Ent- (2022), Light Art Space, Berlin.
While NISQ computers are good for recreating phenomena from quantum physics like entanglement, they cannot yet solve real world problems that no digital computer ever could. To that end, major governments and technology companies like IBM, Google, and Microsoft are competing to build the first full-scale quantum computer capable of achieving such a feat—giving them the much-lauded quantum advantage. Often pitting the USA against China, the media has dubbed this the “quantum arms race,” given that such machines might be able to crack all currently used encryption, including blockchains, as well as model and create new generations of weapons, materials, and energy resources.
Since 2024 this race has really gained speed.
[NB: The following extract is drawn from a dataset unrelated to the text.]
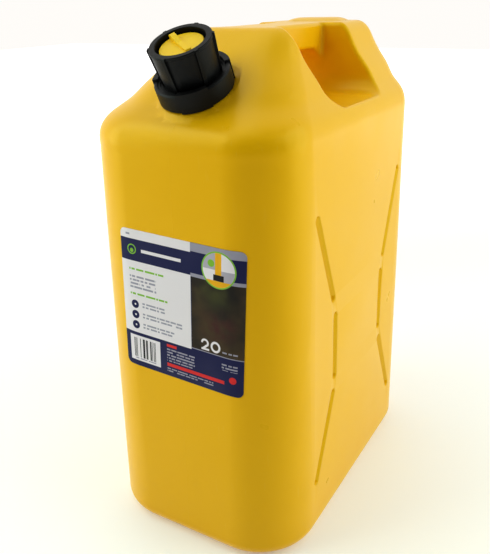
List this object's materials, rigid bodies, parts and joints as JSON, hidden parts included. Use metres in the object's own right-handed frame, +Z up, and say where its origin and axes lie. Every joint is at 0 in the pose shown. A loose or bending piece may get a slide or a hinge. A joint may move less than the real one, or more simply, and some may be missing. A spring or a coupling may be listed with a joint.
{
  "type": "plastic jerry can",
  "caption": "Tall rectangular plastic fuel can with a moulded carry handle, a tilted screw closure and a pull-out pouring spout.",
  "frame": {"origin": "centre of the base on the floor", "axes": "+Z up; the neck end with the label faces -Y; the broad grooved sides face +X and -X"},
  "size_m": [0.2006, 0.3166, 0.4474],
  "materials": {
    "can_plastic": "satin blow-moulded polyethylene, warm yellow",
    "closure_plastic": "semi-gloss black moulded plastic",
    "spout_plastic": "satin injection-moulded yellow plastic",
    "breather_plastic": "natural translucent tube",
    "seal_rubber": "black nitrile rubber",
    "label_print": "printed film label, satin"
  },
  "bodies": {
    "can": {"can_body": "can_plastic", "front_label": "label_print"},
    "barrel": {"pour_barrel": "closure_plastic", "neck_gasket": "seal_rubber", "barrel_seal": "seal_rubber"},
    "collar": {"collar_nut": "closure_plastic"},
    "spout": {"spout_tube": "spout_plastic", "spout_seal": "seal_rubber", "breather_tube": "breather_plastic"},
    "stopper": {"stopper": "spout_plastic", "stopper_seal": "seal_rubber"}
  },
  "joints": [
    {"name": "barrel_lift", "type": "slide", "parent": "can", "child": "barrel", "axis": [0, -0.454, 0.891], "range_m": [0, 0.006]},
    {"name": "collar_turn", "type": "hinge", "parent": "barrel", "child": "collar", "pos_m": [0, -0.111, 0.3984], "axis": [0, -0.454, 0.891], "range_deg": [0, 540]},
    {"name": "spout_pull", "type": "slide", "parent": "barrel", "child": "spout", "axis": [0, -0.454, 0.891], "range_m": [0, 0.1]},
    {"name": "stopper_pull", "type": "slide", "parent": "spout", "child": "stopper", "axis": [0, -0.454, 0.891], "range_m": [0, 0.016]}
  ],
  "couplings": [
    {"joint": "barrel_lift", "follows": "collar_turn", "m_per_rad": 0.00063662}
  ]
}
Late in 2024, Google announced it had achieved quantum advantage through a clever display of quantum error correction—one of the two missing ingredients for full-scale quantum computing.⁵ In February of 2025, Microsoft announced that it had built “the world’s first quantum processor powered by topological qubits.”⁶ Unlike Google or IBM’s systems, topological qubits naturally protect the delicate non-binary states inside a quantum computer and are based on a new state of matter comprised of braided quasi- (or virtual-) particles in flat 2D space.